Sunday, February 10, 2008

Book Review: Recent Reads #6


Title: Devil's Cub
Author: Georgette Heyer
Genre: Historical Romance/ Regency Romance

Why I picked it Up: Jennifer Crusie mentioned it once in her blog in an entry about rape in romance novels. And it sounded awesome.


Review:
Oh my god. So awesome. So awesome.

Mary Challoner rules.

I've decided, in lieu of an actual review, to pretty much go through the opening plot in "Tabatha Speak." You may remember previous entries in that series including "Tabatha Paraphrases the plot of The Cutting Edge from the back of Amy's Parents' Van" and "Tabatha explains Abraham Lincoln to her 13-yr-old Sister" and the copious entries of "Tabatha retells Grimm's Fairy Tales using "bitch" and "fuck" a lot" from the college years.
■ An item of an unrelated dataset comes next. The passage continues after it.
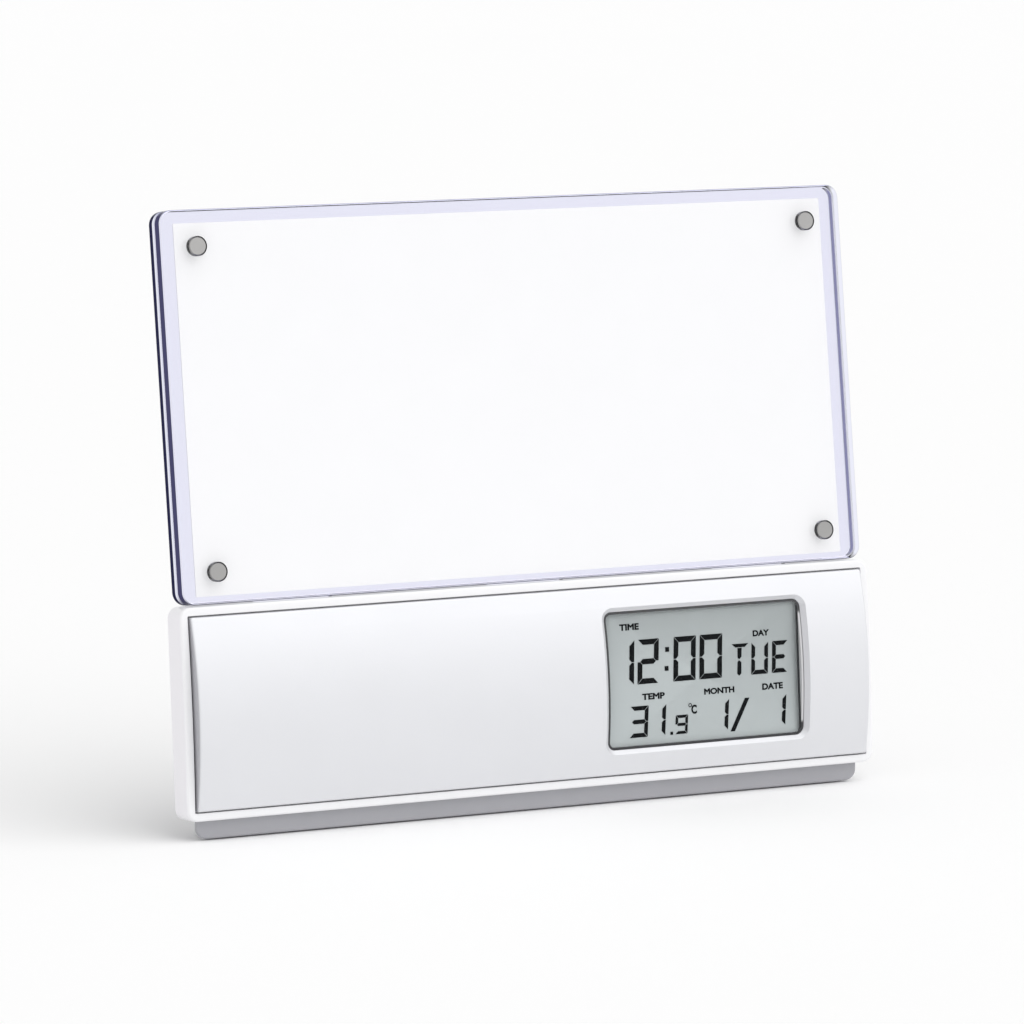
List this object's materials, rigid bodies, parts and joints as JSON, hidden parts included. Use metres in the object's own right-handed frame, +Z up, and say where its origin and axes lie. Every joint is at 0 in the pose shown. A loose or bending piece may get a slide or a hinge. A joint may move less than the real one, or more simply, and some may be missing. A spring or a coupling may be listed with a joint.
{
  "type": "photo frame clock",
  "caption": "Desk clock with a liquid crystal display in a long low housing, and a clear two-plate photo holder closed by magnets standing on it.",
  "frame": {"origin": "on the table, below the middle of the clock's overall width and depth", "axes": "+X to the viewer's right along the housing, +Y to the rear, +Z up"},
  "size_m": [0.1624, 0.034, 0.1278],
  "materials": {
    "clear_acrylic": "clear, polished, faint lavender tint",
    "magnet_nickel": "nickel plated",
    "card_white": "plain white paper",
    "housing_white": "white, satin",
    "panel_silver": "silver paint, satin",
    "gasket_dark": "dark grey, matte",
    "window_clear": "clear",
    "display_grey": "grey liquid crystal with dark digits",
    "film_silver": "satin film",
    "holder_black": "matte",
    "strip_grey": "matte",
    "board_green": "solder mask",
    "potting_black": "satin",
    "metal_can": "satin",
    "sensor_black": "satin",
    "screw_steel": "zinc plated",
    "switch_black": "satin",
    "button_grey": "satin",
    "cover_grey": "silver grey, satin",
    "cell_wrap": "plain dark wrap",
    "contact_nickel": "nickel plated",
    "foot_rubber": "matte"
  },
  "bodies": {
    "clock": {"bezel": "housing_white", "front_panel": "panel_silver", "display_gasket": "gasket_dark", "display_window": "window_clear", "display_glass": "display_grey", "display_reflector": "film_silver", "display_holder": "holder_black", "contact_strips": "strip_grey", "circuit_board": "board_green", "chip_cap": "potting_black", "clock_crystal": "metal_can", "temperature_sensor": "sensor_black", "board_screws": "screw_steel", "key_switches": "switch_black", "rear_cover": "cover_grey", "cover_screws": "screw_steel", "batteries": "cell_wrap", "bridge_contact": "contact_nickel", "positive_contact": "contact_nickel", "negative_contact": "contact_nickel", "rubber_feet": "foot_rubber", "rear_plate": "clear_acrylic", "rear_magnets": "magnet_nickel"},
    "front_plate_body": {"front_plate": "clear_acrylic", "front_magnets": "magnet_nickel"},
    "card_body": {"photo_card": "card_white"},
    "battery_door_body": {"battery_door": "cover_grey"},
    "mode_button_body": {"mode_button": "button_grey", "mode_plunger": "switch_black"},
    "set_button_body": {"set_button": "button_grey", "set_plunger": "switch_black"},
    "adjust_button_body": {"adjust_button": "button_grey", "adjust_plunger": "switch_black"}
  },
  "joints": [
    {"name": "front_plate_pull", "type": "slide", "parent": "clock", "child": "front_plate_body", "axis": [0, -0.991, 0.134], "range_m": [0, 0.03]},
    {"name": "card_lift", "type": "slide", "parent": "clock", "child": "card_body", "axis": [0, 0.134, 0.991], "range_m": [0, 0.078]},
    {"name": "battery_door_pull", "type": "slide", "parent": "clock", "child": "battery_door_body", "axis": [0, 0.9903, 0.1392], "range_m": [0, 0.02]},
    {"name": "mode_button_press", "type": "slide", "parent": "clock", "child": "mode_button_body", "axis": [0, -0.9969, 0.0785], "range_m": [0, 0.0005], "stiffness_N_per_m": 400},
    {"name": "set_button_press", "type": "slide", "parent": "clock", "child": "set_button_body", "axis": [0, -0.9969, 0.0785], "range_m": [0, 0.0005], "stiffness_N_per_m": 400},
    {"name": "adjust_button_press", "type": "slide", "parent": "clock", "child": "adjust_button_body", "axis": [0, -0.9969, 0.0785], "range_m": [0, 0.0005], "stiffness_N_per_m": 400}
  ]
}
So, basically, smart and sensible Mary Challoner has a really big problem. Her younger sister, Sophia, is a stupid tramp and her mother is a clueless pimp. Sophia, stupid tramp that she is, thinks that she's important enough that she can run off to Paris and sex it up with rich playboy Vidal and he'll be forced to marry her. Mary is not a half wit, she knows that that won't happen.

So she devises a plan to piss of Vidal and make it so he'll never want to see her dumbass sister again. The plan is pretty much on the same level of Jack Bauer robbing a convenience store to delay a terrorist. She takes off her mask and pretends to be a brazen hussy who was just fucking with him.

Unfortunately, she didn't anticipate how royally pissed off Vidal would be, and he forces her, by threat of excessive intoxication, to board his yacht and travel to France with him. At which point, three sheets to the wind, Vidal decides it's time for the tramp to make good and have sex with him. Unfortunately, he's too drunk to take Mary seriously when she tries to tell him that she's, in fact, not a dirty tramp... so she has to shoot him.
And thus. True Love.

Vidal's bottom line is that he may be a womanizing, dueling, violent asshole but ruining respectable women is crossing his moral boundary line, and he's going to mary Mary whether she likes it or not.

Mary's bottom line is that she's willing to take the repercussions of her actions, but she will not willingly enter into a dangerously lopsided marriage with a man who doesn't love her but with whom she's, against all logic, appeared to have developed feelings for. Because she's sensible like that.

A hilarious romp involving the two stubborn leads, various adventures across the French country-side, Vidal's ridiculously awesome mother (who was, apparently, the heroine of a previous romance novel in which she dressed like a boy and had a propensity for shooting people), Vidal's drunk uncle, and assorted other characters ensues.

Final Thought: Dude, the women in Heyer's novels are some of the feistiest, grounded, sensible, ass-kicking ladies I have ever encountered. If I have to wade through the nonsense trappings of the genre (flowery language and incessant detailed descriptions of regency-era fashions and manners) I will gladly do so just to get to spend time with these ladies. Luckilly, Heyer wrote a bazillion novels, so I've got plenty left to explore.